• **Given request**: Return exactly the listing's lines, from its first line to the line holding "return moved(data, Matrix.Translation((0, 0, BASE_R)))", ends included.

• **Data section**:
++++++++

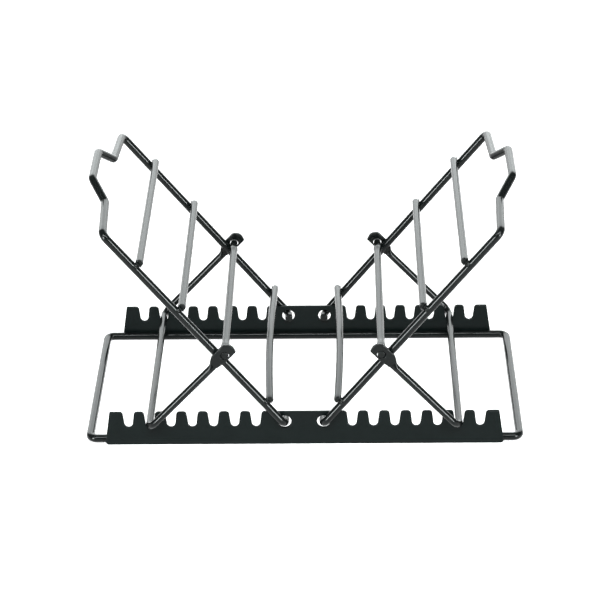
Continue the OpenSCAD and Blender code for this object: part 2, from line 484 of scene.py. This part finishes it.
wire_coat = coat_material(
    "wire_coat", dark=(0.0016, 0.0026, 0.0025), light=(0.0050, 0.0066, 0.0064),
    rough=0.2, bump=0.03, coat=0.6, specular=0.08,
)
plate_coat = coat_material(
    "plate_coat", dark=(0.0012, 0.0034, 0.0033), light=(0.0042, 0.0076, 0.0074),
    rough=0.40, bump=0.06, coat=0.12, specular=0.07,
)


# ---- base ----

def base_wire():
    """The closed loop of wire that lies on the table."""
    low, high = box_mm("base_wire")
    half_l, half_w = high[0] - BASE_R, high[1] - BASE_R
    corners = [
        (half_l, -half_w, BASE_BEND_R),
        (half_l, half_w, BASE_BEND_R),
        (-half_l, half_w, BASE_BEND_R),
        (-half_l, -half_w, BASE_BEND_R),
    ]
    loop = rounded(corners)
    line = divided(loop + [loop[0]])[:-1]
    data = tube_data(line, lambda i: round_section(BASE_R), closed=True)
    return moved(data, Matrix.Translation((0, 0, BASE_R)))


def notch(x):
    """Three corners of a plate's outline: a notch whose flared sides meet the seat's arc."""
    point_z = SEAT[2] - SEAT_R / math.sin(NOTCH_FLARE)
    half_mouth = (PLATE_H - point_z) * math.tan(NOTCH_FLARE)
    return [(x + half_mouth, PLATE_H, TOOTH_R), (x, point_z, SEAT_R), (x - half_mouth, PLATE_H, TOOTH_R)]


def plate(outer_y):
    """A notched plate whose outer face is at outer_y."""
    foot = PLATE_HIGH[0]
    places = [NOTCH_START + i * NOTCH_PITCH for i in range(NOTCH_COUNT)]
    corners = [
        (-foot, 0, PLATE_FOOT_R),
        (foot, 0, PLATE_FOOT_R),
        (PLATE_TOP_L / 2, PLATE_H, PLATE_END_R),
    ]
    for x in reversed(places):
        corners += notch(x)
    for x in places:
        corners += notch(-x)
    corners.append((-PLATE_TOP_L / 2, PLATE_H, PLATE_END_R))
    hole_x = PIVOT[0] + PIVOT_SLACK * math.cos(WING_ANGLE)
    hole_z = PIVOT[2] + PIVOT_SLACK * math.sin(WING_ANGLE)
    holes = [circle_loop(side * hole_x, hole_z, PIVOT_HOLE_R) for side in (-1, 1)]
    data = plate_data(rounded(corners), holes, PLATE_T, PLATE_EDGE)
    middle = outer_y - math.copysign(PLATE_T / 2, outer_y)
    return moved(data, Matrix.Translation((0, middle, 0)) @ UPRIGHT)


# ---- wings ----

def wing_frame():
    """The bent frame of the right wing, from one pivot pin round the tab to the other."""
    half = [
        (0, LEG_Y - PIN_TIP_IN, 0),
        (0, LEG_Y, FRAME_BEND_R),
        (SHOULDER_AT, LEG_Y, FRAME_BEND_R),
        (SHOULDER_AT + SHOULDER_RISE, TAB_ROOT_W / 2, FRAME_BEND_R),
        (TAB_AT, TAB_W / 2, FRAME_BEND_R),
    ]
    path = half + [(x, -y, r) for x, y, r in reversed(half)]
    data = wire_data(divided(bent_line(path)), FRAME_R)
    return moved(data, ON_WING)


def nugget(at, y, rings=7, sides=24):
    """The short waisted neck of metal where a bar is welded across a leg."""
    turns = 2 * math.pi * np.arange(sides) / sides
    verts = []
    for i in range(rings):
        share = 2 * i / (rings - 1) - 1
        r = NUGGET_R + NUGGET_FLARE * share ** 2
        z = FRAME_R + NUGGET_REACH * share
        verts += [np.array([at + r * math.cos(t), y + r * math.sin(t), z]) for t in turns]
    return verts, ring_faces(rings, sides)


def pinch(spot):
    """Extra radius of the hinge bar where it was pressed just inside each leg."""
    off = (abs(spot[1]) - LEG_Y + PINCH_FROM_LEG) / PINCH_HALF_L
    return PINCH_SWELL * math.exp(-off * off)


def bowed_line(at, half):
    """Centre line of the low bar: an arc that crosses the legs at the given place."""
    bow_r = (LEG_Y ** 2 + LOW_BAR_BOW ** 2) / (2 * LOW_BAR_BOW)
    sweep = math.asin(half / bow_r)
    turns = np.linspace(-sweep, sweep, LOW_BAR_POINTS)
    middle = at + LOW_BAR_BOW - bow_r
    return [np.array([middle + bow_r * math.cos(t), bow_r * math.sin(t)]) for t in turns]


def bar(kind):
    """A cross bar of the right wing, with its two welds."""
    half = box_mm("right_" + kind)[1][1]
    at = BARS_AT[kind]
    if kind == "low_bar":
        line = bowed_line(at, half)
    else:
        line = divided([np.array([at, -half]), np.array([at, half])], LONGEST_BAR_STEP)
    data = wire_data(line, BAR_R, swell=pinch if kind == "hinge_bar" else None)
    data = moved(data, Matrix.Translation((0, 0, BAR_LIFT)))
    welds = [nugget(at, side * LEG_Y) for side in (-1, 1)]
    return moved(merged(data, *welds), ON_WING)


# ---- props ----

def neck_data(y):
    """The shoulder of an eye: thin and wide inside the eye, then swelling to the round wire."""
    places = np.linspace(NECK_FROM - NECK_IN_EYE, NECK_END + NECK_IN_WIRE, NECK_RINGS)
    flat = np.clip((NECK_END - places) / (NECK_END - NECK_FROM), 0, 1)
    flat = flat * flat * (3 - 2 * flat)
    thinning = EYE_T / 2 - NECK_SUNK - PROP_R

    def section(i):
        half_t = PROP_R + thinning * flat[i]
        half_w = PROP_R + NECK_FLARE * flat[i]
        power = ROUND_POWER + NECK_SQUARENESS * flat[i]
        return superellipse(half_t, half_w, power) + np.array([0.0, NECK_LIFT * flat[i]])

    return tube_data([np.array([x, y]) for x in places], section)


def eye_data(y):
    """The flattened eye that turns on an end of the hinge bar."""
    hole = circle_loop(0, 0, EYE_HOLE_R, EYE_HOLE_SIDES)
    data = plate_data(rounded(EYE_CORNERS), [hole], EYE_T, EYE_EDGE)
    return moved(data, Matrix.Translation((0, y, 0)) @ UPRIGHT)


def prop():
    """The right prop: a bail of wire with an eye on each end."""
    path = [
        (NECK_END, PROP_Y, 0),
        (PROP_LENGTH, PROP_Y, PROP_BEND_R),
        (PROP_LENGTH, -PROP_Y, PROP_BEND_R),
        (NECK_END, -PROP_Y, 0),
    ]
    line = divided(bent_line(path, PROP_ARC_STEPS))
    parts = [tube_data(line, lambda i: round_section(PROP_R))]
    for y in (-PROP_Y, PROP_Y):
        parts += [eye_data(y), neck_data(y)]
    return moved(merged(*parts), ON_PROP)


# ---- the pieces ----

make_piece("Base_loop", base_wire(), "base_wire", "base", wire_coat)
make_piece("Plate_front", plate(-PLATE_HIGH[1]), "front_plate", "base", plate_coat)
make_piece("Plate_rear", plate(PLATE_HIGH[1]), "rear_plate", "base", plate_coat)
shapes = {"frame": (wing_frame(), "wing"), "prop": (prop(), "prop")}
for kind in BARS_AT:
    shapes[kind] = (bar(kind), "wing")
for side in ("left", "right"):
    for kind, (data, body) in shapes.items():
        shape = mirrored_x(data) if side == "left" else data
        name = f"{kind.capitalize()}_{side}"
        make_piece(name, shape, f"{side}_{kind}", f"{side}_{body}", wire_coat)


# ---- floor, light and camera, in metres ----

FLOOR_REACH = 6.0
FLOOR_COLOUR = (0.85, 0.85, 0.85)
FLOOR_GLOW = 0.65
FLOOR_ROUGH = 0.6
ROOM_STRENGTH = 0.35
COOL_WHITE = (0.95, 1.0, 1.0)
ELEVATION = math.radians(27.0)
YAW = math.radians(-1.0904)
ROLL = math.radians(0.8554)
CAMERA_PLACE = (0.02295, -1.35265, 0.75218)
LENS_MM = 145.15
SENSOR_MM = 36


def matt_material(name, colour, rough, glow):
    """A surface without gloss that glows in white."""
    material = bpy.data.materials.new(name)
    material.use_nodes = True
    shader = material.node_tree.nodes["Principled BSDF"]
    shader.inputs["Base Color"].default_value = (*colour, 1)
    shader.inputs["Roughness"].default_value = rough
    shader.inputs["Specular IOR Level"].default_value = 0.0
    shader.inputs["Emission Color"].default_value = (1, 1, 1, 1)
    shader.inputs["Emission Strength"].default_value = glow
    return material


def floor():
    """A pale floor that glows a little, as a lit sweep does."""
    mesh = bpy.data.meshes.new("Floor")
    corners = [(x * FLOOR_REACH, y * FLOOR_REACH, 0) for x, y in ((-1, -1), (1, -1), (1, 1), (-1, 1))]
    mesh.from_pydata(corners, [], [(0, 1, 2, 3)])
    sheet = bpy.data.objects.new("Floor", mesh)
    bpy.context.scene.collection.objects.link(sheet)
    mesh.materials.append(matt_material("floor_white", FLOOR_COLOUR, FLOOR_ROUGH, FLOOR_GLOW))


def area_light(name, place, target, size, radiance, lights_floor=False):
    """A flat rectangular light of that radiance, facing its target."""
    light = bpy.data.lights.new(name, "AREA")
    light.shape = "RECTANGLE"
    light.size, light.size_y = size
    light.energy = radiance * math.pi * size[0] * size[1]
    light.color = COOL_WHITE
    lamp = bpy.data.objects.new(name, light)
    lamp.location = place
    lamp.rotation_euler = (Vector(target) - Vector(place)).to_track_quat("-Z", "Y").to_euler()
    lamp.visible_camera = False
    lamp.visible_diffuse = lights_floor
    bpy.context.scene.collection.objects.link(lamp)


def lights():
    """A bright backdrop behind, three narrow lights in front that each draw a line along the wires,
    and a dim room."""
    sky = bpy.data.worlds.new("Studio")
    sky.use_nodes = True
    sky.node_tree.nodes["Background"].inputs["Color"].default_value = (1, 1, 1, 1)
    sky.node_tree.nodes["Background"].inputs["Strength"].default_value = ROOM_STRENGTH
    bpy.context.scene.world = sky
    area_light("Backdrop_upper", place=(0, 2.4, 1.65), target=(0, 0, 0.6), size=(5.0, 1.7), radiance=5.0)
    area_light("Backdrop_lower", place=(0, 2.4, 0.4), target=(0, 0, 0.3), size=(5.0, 0.8), radiance=2.4)
    area_light(
        "Top_strip", place=(0, -0.78, 1.12), target=(0, 0, 0.05), size=(1.6, 0.16),
        radiance=40.0, lights_floor=True,
    )
    for side in (-1, 1):
        area_light(
            "Side_strip", place=(side * 1.15, -1.2, 0.26), target=(0, 0, 0.08), size=(0.3, 1.0),
            radiance=68.0,
        )


def camera():
    """The camera stands in front and looks down at the rack through a long lens."""
    level = Vector((math.sin(YAW), math.cos(YAW), 0))
    forward = level * math.cos(ELEVATION) - Vector((0, 0, math.sin(ELEVATION)))
    right = Vector((math.cos(YAW), -math.sin(YAW), 0))
    down = forward.cross(right)
    x_axis = math.cos(ROLL) * right + math.sin(ROLL) * down
    y_axis = math.sin(ROLL) * right - math.cos(ROLL) * down
    lens = bpy.data.cameras.new("Camera")
    lens.lens = LENS_MM
    lens.sensor_width = SENSOR_MM
    eye = bpy.data.objects.new("Camera", lens)
    turn = Matrix((x_axis, y_axis, -forward)).transposed().to_4x4()
    eye.matrix_world = Matrix.Translation(CAMERA_PLACE) @ turn
    bpy.context.scene.collection.objects.link(eye)
    bpy.context.scene.camera = eye


floor()
lights()
camera()
bpy.context.scene.view_settings.view_transform = "Standard"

++++++++

• **Solution for this exercise**:
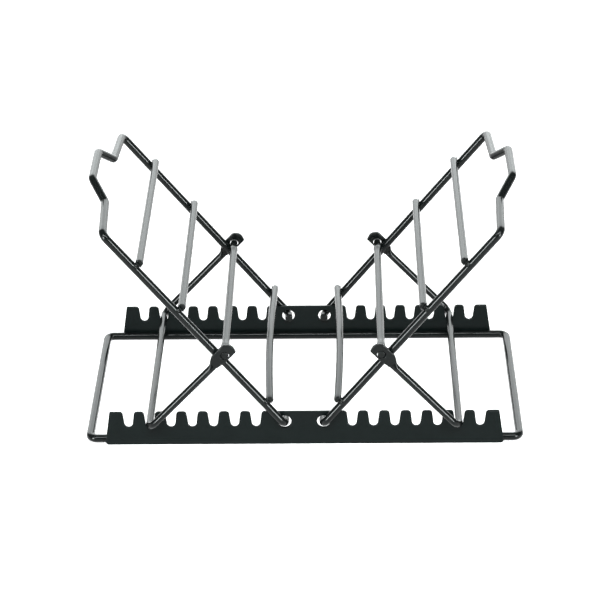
Continue the OpenSCAD and Blender code for this object: part 2, from line 484 of scene.py. This part finishes it.
wire_coat = coat_material(
    "wire_coat", dark=(0.0016, 0.0026, 0.0025), light=(0.0050, 0.0066, 0.0064),
    rough=0.2, bump=0.03, coat=0.6, specular=0.08,
)
plate_coat = coat_material(
    "plate_coat", dark=(0.0012, 0.0034, 0.0033), light=(0.0042, 0.0076, 0.0074),
    rough=0.40, bump=0.06, coat=0.12, specular=0.07,
)


# ---- base ----

def base_wire():
    """The closed loop of wire that lies on the table."""
    low, high = box_mm("base_wire")
    half_l, half_w = high[0] - BASE_R, high[1] - BASE_R
    corners = [
        (half_l, -half_w, BASE_BEND_R),
        (half_l, half_w, BASE_BEND_R),
        (-half_l, half_w, BASE_BEND_R),
        (-half_l, -half_w, BASE_BEND_R),
    ]
    loop = rounded(corners)
    line = divided(loop + [loop[0]])[:-1]
    data = tube_data(line, lambda i: round_section(BASE_R), closed=True)
    return moved(data, Matrix.Translation((0, 0, BASE_R)))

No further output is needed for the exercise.